Big Garage Doors and a Broke Drug Dealer


Big Garage Doors and a Broke Drug Dealer

    At some point in my late teens I needed to start looking for a job. Before then I had been making money selling weed and occasionally other drugs. But I was becoming a shitty drug dealer over the last year, not answering my phone at all and/or making people wait for hours until I left my house to bring them what they wanted. More and more people had stopped contacting me about buying weed. My stash of money was running low. I wasn’t going to be able to support my growing alcohol problem if I didn’t get some real type of job. I wasn’t making much money selling to the few people who still put up with me, and I also couldn’t trust them to stay around much longer. So I had to bite the bullet. But I didn’t know how. When you’re a high school dropout, options for employment often seem thin. So I did what everyone told me was my only choice. I went down to the job agency.

    When I got there they had me fill out a few forms. That was it. They told me they’d call me when they had a job that suited my application. 

    The next morning I was woken up by the sound of my phone ringing. I picked it up and the lady on the other end told me there was a job available for me, if I wanted it. I asked what it was and she told me it was a job unloading trucks. At some garage door warehouse. She told me the address. I got dressed and took the bus there. 

    I was unhappy sitting at home all the time, with no money. Always hoping that someone would call me to buy weed. They never did. On desperate occasions I’d send out a mass message to everyone that had stopped buying from me, informing them of my low prices and high grade buds. One or two people might text back, just saying, “Nah.” I would sit there on days when I didn’t have enough money to buy beer and dream about shooting myself. I would search up things like “Quick, easy, money making scams,” on different websites. I would hope that one of my friends would come over with a case of beer. I would walk around the house going insane, trying to stop the constant thinking. Always thoughts. Thoughts about nothing in particular.

    I walked into the warehouse and looked around. I met the people I’d be working with and they seemed tolerable. Nice people, even. It seemed like it was going to be a good day. Just doing a job, in a warehouse, with other humans. I was trying to be optimistic.

    We started working and everything was fine. We were walking around the warehouse smoking cigarettes and straightening everything out. We were just joking around with each other and carrying different things up to the storage area of the warehouse. Which was up two flights of shoddy wooden stairs. Probably stairs built by one of the full-timers who worked at the warehouse. We did this for a couple hours. I started thinking this is how we’d spend the day. Just bring shit up stairs and then go home after eight hours or something. It was getting kind of hot in the warehouse, since it was the middle of summer, but it wasn’t unbearable. I was starting to settle into the job. That’s when the truck arrived.

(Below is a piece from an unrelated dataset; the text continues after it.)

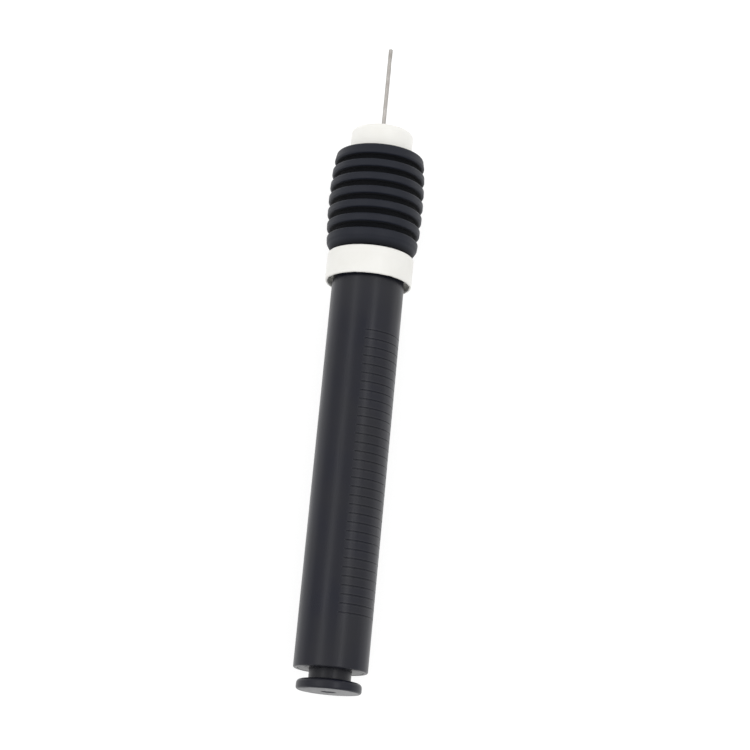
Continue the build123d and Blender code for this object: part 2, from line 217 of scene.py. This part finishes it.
def groove_mask(shader):
    """0 on the grip's swelling envelope, 1 down in its grooves."""
    x, y, z = shader.split(shader.object_coordinates())
    off = shader.math("SUBTRACT", y, TAIL_Y + CROWN_STATION * MM)
    sag = shader.math("MULTIPLY", shader.math("MULTIPLY", off, off), 0.5 / (CROWN_ARC_R * MM))
    height = shader.math("SUBTRACT", z, AXIS_Z)
    square = shader.math("ADD", shader.math("MULTIPLY", x, x), shader.math("MULTIPLY", height, height))
    envelope = shader.math("SUBTRACT", CROWN_R * MM, sag)
    depth = shader.math("SUBTRACT", envelope, shader.math("SQRT", square))
    return shader.curve(depth, GROOVE_SHALLOW * MM, GROOVE_DEEP * MM)


def grip_rubber():
    """Matt black rubber: soft sheen, faint bloom, a grain of fine pits, duller down in the grooves, which are also
    darkened with painted shade.
    """
    shader = Shader("grip_rubber", (0.005, 0.006, 0.010), 0.5, IOR=1.36, Sheen_Weight=0.03, Sheen_Roughness=0.4)
    bloom = shader.noise(150, 5)
    tone = shader.blend_color(shader.curve(bloom, 0.35, 0.7), (0.0035, 0.005, 0.012), (0.006, 0.008, 0.015))
    groove_shade_and_matt = groove_mask(shader)
    # Painted shade: down in the grooves the colour darkens to near black, standing in for the shade that falls
    # there.
    shader.drive("Base Color", shader.blend_color(groove_shade_and_matt, tone, (0.002, 0.0025, 0.004)))
    matt = shader.curve(bloom, 0.3, 0.7, 0.46, 0.58)
    shader.drive("Roughness", shader.math("ADD", matt, shader.math("MULTIPLY", groove_shade_and_matt, 0.3)))
    # Painted shade too: the specular level drops down in the grooves.
    shader.drive("Specular IOR Level", shader.curve(groove_shade_and_matt, 0.0, 1.0, 0.5, 0.32))
    shader.bump(shader.noise(3200, 3), 0.25, 0.04)
    shader.bump(shader.noise(700, 2), 0.10, 0.05)
    return shader.material


def white_plastic(name, light=1.0):
    """White moulded plastic: warm, satin, a trace of grime and flow shading; light scales its colours."""
    mean, clean, grimy = (
        tuple(light * part for part in color)
        for color in ((0.76, 0.755, 0.725), (0.77, 0.763, 0.73), (0.74, 0.732, 0.695))
    )
    shader = Shader(name, mean, 0.38, IOR=1.49, Subsurface_Weight=0.12, Subsurface_Scale=2 * MM)
    cloud = shader.noise(90, 4)
    shader.drive("Base Color", shader.blend_color(shader.curve(cloud, 0.4, 0.7), clean, grimy))
    shader.drive("Roughness", shader.curve(cloud, 0.3, 0.7, 0.32, 0.44))
    shader.bump(shader.noise(3500, 2), 0.06, 0.02)
    shader.bump(shader.noise(500, 3, stretch=(1, 0.15, 1)), 0.05, 0.03)
    return shader.material


def drawn_metal(name, color, roughness, stretch, wear_color):
    """Drawn or turned metal: fine lines along the work, dull patches."""
    shader = Shader(name, color, roughness, Metallic=1.0)
    lines = shader.noise(2500, 4, stretch=(1, stretch, 1))
    patch = shader.noise(220, 4)
    shader.drive("Base Color", shader.blend_color(shader.curve(patch, 0.4, 0.75), color, wear_color))
    lined = shader.curve(lines, 0.3, 0.7, roughness - 0.06, roughness + 0.06)
    dulled = shader.curve(patch, 0.4, 0.8, 0.0, 0.12)
    shader.drive("Roughness", shader.math("ADD", lined, dulled))
    shader.bump(lines, 0.10, 0.01)
    return shader.material


def soft_rubber(name, color):
    """Greased seal rubber."""
    shader = Shader(name, color, 0.45, IOR=1.5)
    shader.drive("Roughness", shader.curve(shader.noise(400, 3), 0.3, 0.7, 0.35, 0.6))
    shader.bump(shader.noise(2500, 2), 0.15, 0.03)
    return shader.material


def acetal():
    """Natural acetal: milky, waxy."""
    shader = Shader("acetal", (0.76, 0.74, 0.68), 0.4, IOR=1.48, Subsurface_Weight=0.2, Subsurface_Scale=2 * MM)
    shader.drive("Roughness", shader.curve(shader.noise(300, 3), 0.3, 0.7, 0.32, 0.5))
    shader.bump(shader.noise(1500, 3, stretch=(1, 6, 1)), 0.08, 0.02)
    return shader.material


MATERIALS = {
    "black_abs": black_plastic(),
    "white_abs": white_plastic("white_plastic"),
    "grip_rubber": grip_rubber(),
    "seal_rubber": soft_rubber("seal_rubber", (0.012, 0.012, 0.013)),
    "red_silicone": soft_rubber("red_silicone", (0.40, 0.045, 0.03)),
    "natural_acetal": acetal(),
    "core_aluminium": drawn_metal("core_aluminium", (0.74, 0.75, 0.77), 0.30, ALONG, (0.60, 0.61, 0.63)),
    "spring_steel": drawn_metal("spring_steel", (0.42, 0.41, 0.40), 0.32, 4, (0.30, 0.29, 0.28)),
    "nickel_plate": drawn_metal("nickel_plate", (0.62, 0.60, 0.56), 0.28, 8, (0.50, 0.47, 0.42)),
    "needle_steel": drawn_metal("needle_steel", (0.46, 0.44, 0.42), 0.34, ALONG, (0.34, 0.32, 0.30)),
}
NOSE_WHITE = white_plastic("white_plastic_nose", light=1.07)  # the nose's white is 1.07 times as light as the other white plastic


def dress_cad_nodes():
    """Gives each CAD node the material of its slot in the record."""
    for subpart in frame["record"]["subparts"]:
        node = frame["nodes"][subpart["node"]]
        node.data.materials.clear()
        node.data.materials.append(MATERIALS[subpart["material_slot"]])
    frame["nodes"]["nose_cap"].data.materials[0] = NOSE_WHITE


dress_cad_nodes()

# ---------------------------------------------------------------- turned pieces
SHARP_DEG = 38  # edges that turn more than this stay sharp in the shading


def lathe(name, outline, columns, body, slot, node, relief):
    """A closed turned piece in place of a CAD node.

    outline lists (radius, station, carved); relief(station, turn) is the depth taken off a carved ring, with turn
    running from +Z towards +X.
    """
    verts, faces = [], []
    for radius, station, carved in outline:
        for i in range(columns):
            turn = 2 * math.pi * i / columns
            here = (radius - relief(station, turn) if carved else radius) * MM
            verts.append((here * math.sin(turn), TAIL_Y + station * MM, AXIS_Z + here * math.cos(turn)))
    rings = len(outline)
    for j in range(rings):
        this, after = j * columns, (j + 1) % rings * columns
        for i in range(columns):
            n = (i + 1) % columns
            faces.append((this + i, this + n, after + n, after + i))
    mesh = bpy.data.meshes.new(name)
    mesh.from_pydata(verts, [], faces)
    work = bmesh.new()
    work.from_mesh(mesh)
    bmesh.ops.recalc_face_normals(work, faces=work.faces)
    work.to_mesh(mesh)
    work.free()
    mesh.shade_smooth()
    mesh.set_sharp_from_angle(angle=math.radians(SHARP_DEG))
    mesh.materials.append(MATERIALS[slot])
    piece = bpy.data.objects.new(name, mesh)
    bpy.context.scene.collection.objects.link(piece)
    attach(piece, body)
    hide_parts(node)


def held(value):
    """Holds a value between 0 and 1."""
    return min(1.0, max(0.0, value))


def uncarved(*points):
    """Rings that no relief is taken off."""
    return [(radius, station, False) for radius, station in points]


def tail_corner(steps=5):
    """The rounded corner between the barrel's tail face and its side."""
    radius, station = BARREL_R - TAIL_FILLET, TAIL_FILLET
    turns = [math.radians(90 * i / steps - 90) for i in range(steps + 1)]
    return uncarved(*((radius + TAIL_FILLET * math.cos(t), station + TAIL_FILLET * math.sin(t)) for t in turns))


def line_depth(station, turn):
    """Depth of the engraved lines: soft-edged across, running out at both ends."""
    near = (station - FIRST_LINE + LINE_PITCH / 2) % LINE_PITCH - LINE_PITCH / 2
    across = held((LINE_HALF + LINE_EDGE / 2 - abs(near)) / LINE_EDGE)
    turn = (turn + math.pi) % (2 * math.pi) - math.pi
    along = held(min(turn - LINE_START, LINE_END - turn) / LINE_RUNOUT)
    return LINE_DEPTH * across * along


def barrel_outline():
    """The barrel tube's section, its rings close together across the engraved lines."""
    rings = tail_corner()
    offsets = [-off for off in reversed(BESIDE_LINE)] + [0.0] + list(BESIDE_LINE)
    for i in range(LINE_COUNT):
        rings += [(BARREL_R, FIRST_LINE + LINE_PITCH * i + off, True) for off in offsets]
    rings += uncarved((BARREL_R, PLAIN_STATION), (BARREL_R, SEAT_REAR), (SEAT_R, SEAT_REAR + SEAT_STEP))
    rings += uncarved((SEAT_R, BARREL_FRONT), (BORE_R, BARREL_FRONT))
    return rings + uncarved((BORE_R, TAIL_CHAMFER_LENGTH), (BORE_R + TAIL_CHAMFER, 0.0))


def thread_depth(station, turn):
    """A right-handed screw thread that runs out at both chamfered ends of the hub."""
    behind, ahead = station - THREAD_REAR, THREAD_FRONT - station
    phase = (station / THREAD_PITCH - turn / (2 * math.pi)) % 1.0
    flank = held(abs(2 * phase - 1) * FLANK_SLOPE - CREST)
    runout = held(min(behind, ahead) / THREAD_RUNOUT)
    return max(THREAD_DEPTH * flank * runout, REAR_CHAMFER - behind, FRONT_CHAMFER - ahead)


def hub_outline():
    """The needle hub's section: spigot, screw thread, boss and, inside, the needle's socket over the air bore."""
    rear, front, length = THREAD_REAR - SPIGOT_LENGTH, THREAD_FRONT + BOSS_LENGTH, THREAD_FRONT - THREAD_REAR
    rings = uncarved((AIR_BORE_R, rear), (SPIGOT_R - SPIGOT_CHAMFER, rear), (SPIGOT_R, rear + SPIGOT_CHAMFER))
    rings += uncarved((SPIGOT_R, THREAD_REAR))
    rings += [(THREAD_R, THREAD_REAR + length * i / THREAD_STEPS, True) for i in range(THREAD_STEPS + 1)]
    rings += uncarved((BOSS_REAR_R, THREAD_FRONT), (BOSS_FRONT_R, front - BOSS_CHAMFER))
    rings += uncarved((BOSS_FRONT_R - BOSS_CHAMFER, front), (SOCKET_R, front))
    return rings + uncarved((SOCKET_R, SOCKET_REAR), (AIR_BORE_R, SOCKET_REAR))


lathe("barrel_skin", barrel_outline(), 360, "barrel", "black_abs", "barrel_tube", line_depth)
lathe("hub_thread", hub_outline(), 72, "needle", "nickel_plate", "needle_hub", thread_depth)

# ---------------------------------------------------------------- floor and light
FLOOR_SIZE, FLOOR_GLOW = 6.0, 0.78
WORLD_TAIL, WORLD_NEEDLE, WORLD_HORIZON = 0.72, 1.07, 0.72  # the surroundings' brightness, the last as a factor
BOX_DISTANCE, BOX_LENGTH, BOX_POWER = 1.1, 1.6, 2.4
BOX_BACK = math.radians(14.5)  # the softboxes stand this far towards the tail


def make_floor():
    """A glowing white sheet under the pump, so that only a faint contact shadow shows."""
    bpy.ops.mesh.primitive_plane_add(size=FLOOR_SIZE, location=(0, 0, FLOOR_Z))
    floor = bpy.context.object
    floor.name = "floor"
    shader = Shader("floor", (0.3, 0.3, 0.3), 0.9, Emission_Color=(1, 1, 1, 1), Emission_Strength=FLOOR_GLOW)
    shader.drive("Base Color", shader.blend_color(shader.noise(3, 2), (0.31, 0.31, 0.31), (0.28, 0.28, 0.28)))
    floor.data.materials.append(shader.material)


def make_world():
    """White surroundings: brighter ahead of the needle than behind the tail, and less bright towards the horizon."""
    world = bpy.data.worlds.new("studio")
    world.use_nodes = True
    nodes = Nodes(world.node_tree)
    background = nodes.tree.nodes["Background"]
    background.inputs["Color"].default_value = (1, 1, 1, 1)
    _, y, z = nodes.split(nodes.node("ShaderNodeTexCoord").outputs["Generated"])
    lengthwise = nodes.curve(y, start=-0.8, end=0.1, low=WORLD_TAIL, high=WORLD_NEEDLE)
    upwards = nodes.curve(z, start=0.0, end=0.5, low=WORLD_HORIZON)
    nodes.link(nodes.math("MULTIPLY", lengthwise, upwards), background.inputs["Strength"])
    bpy.context.scene.world = world


def softbox(name, degrees, width):
    """A long softbox beside the pump, at an angle round its axis from the side that faces the camera."""
    data = bpy.data.lights.new(name, "AREA")
    data.shape = "RECTANGLE"
    data.size, data.size_y = width, BOX_LENGTH
    data.energy = BOX_POWER
    turn = math.radians(degrees)
    out = Vector((math.sin(turn), -math.sin(BOX_BACK) * math.cos(turn), math.cos(BOX_BACK) * math.cos(turn)))
    across = Vector((0, 1, 0)).cross(out).normalized()
    facing = Matrix((across, out.cross(across), out)).transposed().to_4x4()
    light = bpy.data.objects.new(name, data)
    light.matrix_world = Matrix.Translation(Vector((0, 0, AXIS_Z)) + out * BOX_DISTANCE) @ facing
    bpy.context.scene.collection.objects.link(light)


make_floor()
make_world()
softbox("left_softbox", degrees=-36, width=0.34)
softbox("right_softbox", degrees=25, width=0.24)

# ---------------------------------------------------------------- camera
SENSOR_MM, LENS_MM = 36.0, 102.83
CLIP_NEAR, CLIP_FAR = 0.01, 20
TILT, LEAN = math.radians(14.387), math.radians(5.463)  # off square to the axis towards the tail, and the roll
TAIL_SEEN = Vector((-1.1835, 7.840, 56.783)) * BARREL_R * MM  # tail's centre in the camera: right, down, ahead


def make_camera():
    """Places the camera so that the barrel's tail and the pump's axis fall where TAIL_SEEN, TILT and LEAN say."""
    data = bpy.data.cameras.new("camera")
    data.sensor_width, data.lens = SENSOR_MM, LENS_MM
    data.clip_start, data.clip_end = CLIP_NEAR, CLIP_FAR
    camera = bpy.data.objects.new("camera", data)
    bpy.context.scene.collection.objects.link(camera)
    bpy.context.scene.camera = camera
    along = Vector((math.sin(LEAN) * math.cos(TILT), -math.cos(LEAN) * math.cos(TILT), math.sin(TILT)))
    toward = along * TAIL_SEEN.dot(along) - TAIL_SEEN
    up = toward.normalized()  # from the axis towards the camera, square to the axis
    side = along.cross(up)
    in_camera = Matrix((side, along, up)).transposed()  # frame's X, Y, Z in the camera's right, down, ahead
    flip = Matrix(((1, 0, 0), (0, -1, 0), (0, 0, -1)))
    turn = (flip @ in_camera).transposed()
    place = Vector((0, TAIL_Y, AXIS_Z)) - turn @ (flip @ TAIL_SEEN)
    camera.matrix_world = Matrix.Translation(place) @ turn.to_4x4()


make_camera()
bpy.context.scene.view_settings.view_transform = "Standard"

    It pulled into the dock and then someone ran over and opened the sliding metal door attached to the warehouse. Then he unlatched the door at the back of the truck and swung it open. He put a tiny metal bridge in between the concrete floor of the warehouse and the aluminum floor of the trailer, so people could walk back and forth, instead of jumping over the gap that separated the two. The boss called us all over to him. We formed a circle around him and he explained what he wanted us to do. He told us we had to work in pairs and unload the boxes from the truck. He said the boxes contained panels of garage doors. He explained that one man wouldn’t be able to carry the panels on his own, so we were supposed to evenly divide the load. He pointed at the trailer and told us to get started. If we had any questions he told us to find him in his office and ask him. I walked toward the truck with three other guys. We walked across the bridge and it bounced and shook. We were about to do something that would earn us money. Then we could spend the money on things and not be homeless.

    We started lifting the boxes of garage door panels one by one. And we stayed lifting them one by one. Those boxes were heavier than they looked. They must have been, like, industrial garage doors. Like garage doors that had been lifting weights, or something. It seemed like the trailer was a never-ending tunnel. 

    An hour passed and the tunnel turned into an oven. The sun was beating down directly on the metal truck and we were inside being cooked as we carried these boxes. The sweat was pouring off my face and dripping onto the floor. It was dripping off my lips and soaking the cigarettes in my mouth. I just shut my brain off and went into a trance. Lifting and walking. Walking and lifting. Back and forth.

    Eventually they told us to go eat lunch. We all dropped what we were doing and headed straight for the front doors of the warehouse. The other guys walked up to the food truck and got something in their stomachs. I just kept on walking. I hit the street and walked a few blocks. I sat down at a bus stop and waited for a bus. I hopped on the bus and went home. I got home and took a shower. Then I turned my phone off and went for a nap on the couch.

   Later I realized that I hadn’t gotten my timesheet signed and I wouldn’t be getting paid.